According to the Global Adult Tobacco Survey, the use of tobacco among the adult population in Bangladesh has decreased significantly. The 2017 Survey states that about 35.3% of adult who are older than 15 years use tobacco (46% of men and 25.2% women) which is a 18.5% relative decline from the usage recorded in the 2009 Survey. However, this 35% of adult constitutes 37.8 million of people of this country. Tobacco Atlas, a global organization, notes that about 1.86% of children were also found to use tobacco in 2015. 

Tobacco usage causes huge damages to human body and mind. According to Tobacco Atlas, every year about 160 thousand people die in tobacco-related diseases in Bangladesh and another 382 thousand people become suffer from paralysis. It is also associated with a range of mental disorders including schizophrenia, anxiety disorders and depression. Thousands of farmers produce tobacco leaves and thousands of workers work in factories to produce tobacco products. The process damages both health of those farmers and workers, and the environment of the nature. Yet, Bangladesh remains one of the largest producers of tobacco leaves in the world.

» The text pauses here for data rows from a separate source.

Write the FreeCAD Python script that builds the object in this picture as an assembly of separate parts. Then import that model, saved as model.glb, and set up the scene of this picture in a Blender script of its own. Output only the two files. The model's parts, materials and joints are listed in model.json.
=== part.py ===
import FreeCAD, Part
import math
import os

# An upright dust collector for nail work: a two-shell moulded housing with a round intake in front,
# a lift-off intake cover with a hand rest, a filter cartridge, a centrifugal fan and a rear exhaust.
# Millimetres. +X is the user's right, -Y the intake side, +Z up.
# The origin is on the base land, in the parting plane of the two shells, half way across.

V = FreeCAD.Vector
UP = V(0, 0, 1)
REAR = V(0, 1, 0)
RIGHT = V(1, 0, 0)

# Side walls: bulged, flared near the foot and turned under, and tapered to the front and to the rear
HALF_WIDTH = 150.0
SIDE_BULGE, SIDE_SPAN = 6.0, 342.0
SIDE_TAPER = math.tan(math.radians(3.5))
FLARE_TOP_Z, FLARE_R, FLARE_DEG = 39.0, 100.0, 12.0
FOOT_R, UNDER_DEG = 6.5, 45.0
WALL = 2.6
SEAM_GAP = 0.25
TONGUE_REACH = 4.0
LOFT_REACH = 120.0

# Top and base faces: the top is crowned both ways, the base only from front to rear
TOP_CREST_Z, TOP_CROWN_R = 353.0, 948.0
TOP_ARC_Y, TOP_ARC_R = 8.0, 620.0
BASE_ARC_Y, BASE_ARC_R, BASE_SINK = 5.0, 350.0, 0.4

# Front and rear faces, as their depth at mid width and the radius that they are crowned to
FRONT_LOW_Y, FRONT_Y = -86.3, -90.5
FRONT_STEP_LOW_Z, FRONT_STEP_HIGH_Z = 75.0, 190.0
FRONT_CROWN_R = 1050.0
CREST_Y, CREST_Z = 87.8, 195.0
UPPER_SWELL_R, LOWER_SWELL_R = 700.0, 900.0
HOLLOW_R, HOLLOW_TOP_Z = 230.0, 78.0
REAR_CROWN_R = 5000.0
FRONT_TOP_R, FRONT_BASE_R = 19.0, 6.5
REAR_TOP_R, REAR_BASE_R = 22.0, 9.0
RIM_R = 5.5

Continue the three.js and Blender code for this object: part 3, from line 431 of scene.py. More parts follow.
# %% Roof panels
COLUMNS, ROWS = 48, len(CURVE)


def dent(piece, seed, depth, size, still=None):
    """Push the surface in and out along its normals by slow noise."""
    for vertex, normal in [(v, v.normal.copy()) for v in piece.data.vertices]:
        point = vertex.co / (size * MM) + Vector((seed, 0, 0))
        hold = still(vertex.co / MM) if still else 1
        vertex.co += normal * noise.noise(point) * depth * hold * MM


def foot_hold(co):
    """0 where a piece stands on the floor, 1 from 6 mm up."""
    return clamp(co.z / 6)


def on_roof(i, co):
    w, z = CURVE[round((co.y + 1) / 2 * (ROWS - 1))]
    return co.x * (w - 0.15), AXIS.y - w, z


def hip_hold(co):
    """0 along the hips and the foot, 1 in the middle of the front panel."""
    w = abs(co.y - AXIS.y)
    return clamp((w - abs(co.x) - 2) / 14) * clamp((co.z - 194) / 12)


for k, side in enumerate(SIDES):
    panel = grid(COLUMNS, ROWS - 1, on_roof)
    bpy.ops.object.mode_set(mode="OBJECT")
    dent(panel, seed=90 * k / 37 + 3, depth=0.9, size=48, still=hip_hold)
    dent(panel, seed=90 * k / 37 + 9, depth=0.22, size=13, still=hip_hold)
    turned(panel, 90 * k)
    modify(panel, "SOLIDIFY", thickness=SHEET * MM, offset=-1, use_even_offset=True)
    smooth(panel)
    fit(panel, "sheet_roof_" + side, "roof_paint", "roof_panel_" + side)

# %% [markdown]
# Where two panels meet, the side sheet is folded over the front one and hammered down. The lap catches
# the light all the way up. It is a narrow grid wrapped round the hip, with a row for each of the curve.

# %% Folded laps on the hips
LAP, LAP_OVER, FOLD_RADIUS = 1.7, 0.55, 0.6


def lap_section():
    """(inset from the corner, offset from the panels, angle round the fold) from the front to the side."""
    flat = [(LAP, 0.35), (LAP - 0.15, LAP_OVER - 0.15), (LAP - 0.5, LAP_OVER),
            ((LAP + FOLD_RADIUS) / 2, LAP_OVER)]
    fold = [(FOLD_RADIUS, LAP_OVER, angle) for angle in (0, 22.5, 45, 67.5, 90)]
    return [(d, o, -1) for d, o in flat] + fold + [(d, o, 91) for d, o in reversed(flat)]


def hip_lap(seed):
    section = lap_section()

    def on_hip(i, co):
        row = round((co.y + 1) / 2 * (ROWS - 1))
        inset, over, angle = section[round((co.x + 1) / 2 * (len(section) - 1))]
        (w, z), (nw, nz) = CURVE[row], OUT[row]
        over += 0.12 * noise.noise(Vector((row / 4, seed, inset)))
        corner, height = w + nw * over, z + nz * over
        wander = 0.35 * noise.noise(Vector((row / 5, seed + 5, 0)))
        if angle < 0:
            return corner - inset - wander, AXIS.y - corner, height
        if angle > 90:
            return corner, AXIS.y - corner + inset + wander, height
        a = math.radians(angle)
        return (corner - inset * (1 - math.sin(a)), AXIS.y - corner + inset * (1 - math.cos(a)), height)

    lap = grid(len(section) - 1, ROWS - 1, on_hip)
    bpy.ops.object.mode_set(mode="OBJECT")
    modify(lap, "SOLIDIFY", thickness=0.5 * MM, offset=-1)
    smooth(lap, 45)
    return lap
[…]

The pertinent question is – how can the country get rid of such a deadly item? Like many other issues, tobacco control is also a complex public policy case. First, being a developmental state, Bangladesh needs a huge amount of revenue to finance its projects and unfortunately, tobacco companies continue to be one of the valued and largest sources. Along with putting taxation for smoking and smokeless tobacco products, the Government introduced the Health Development Surcharge Management Policy 2017 to accumulate funds for financing the policy programs and targeted health services. However, WHO calls for reforming tax policy to put reasonably high tax on tobacco products which can potentially result in increase of both revenue generation for the government and the price hike for the consumers. The task of creating a suited tax structure for such diverse range of products is tough but not impossible.

Second, the country needs to recognize that politics of tobacco control. According to a 2019 report, the Government of Bangladesh holds a share of 0.64% of the most noted operating tobacco company – the British American Tobacco Bangladesh. Many political leaders including members of the parliament have had shares in tobacco businesses. The businesses involve millions of people in the farming, production, marketing, and sales of tobacco products. Creating a tobacco-free country is more of a foreign idea brought to this country that lacks homegrown political commitment. People responsible for implementing the policies are often seen smoking is demoralizing as well. 

Third, several reports confirm that farmers are the victims of ill tobacco businesses. The Government must provide the farmers with alternative solutions both in terms of farming winter crops and of generating credits. A set of social protection interventions for the farmers and the workers in the industry can pave the way. The task force committees formed at district level can play a crucial role in reducing the production of tobacco leaves.

Finally, the policymakers must acknowledge that tobacco is deeply rooted an issue. They are supposed to attack the issue from all sides. Unfortunately, the policies do not attack the cultural aspects of the issue. The social norms of tobacco use are weirdly placed in our society. All big events – social, cultural, and political – are often seen celebrated with some forms of tobacco products in place. The ongoing campaign is heavily focused on building awareness instead of creating new norms.

Becoming a tobacco-free society is itself a sustainable development. The current crisis of Covid-19 allows us to redesign our health policies and to reflect on much damaging social norms like tobacco use. A comprehensive public policy attack on this pressing issue is imperative.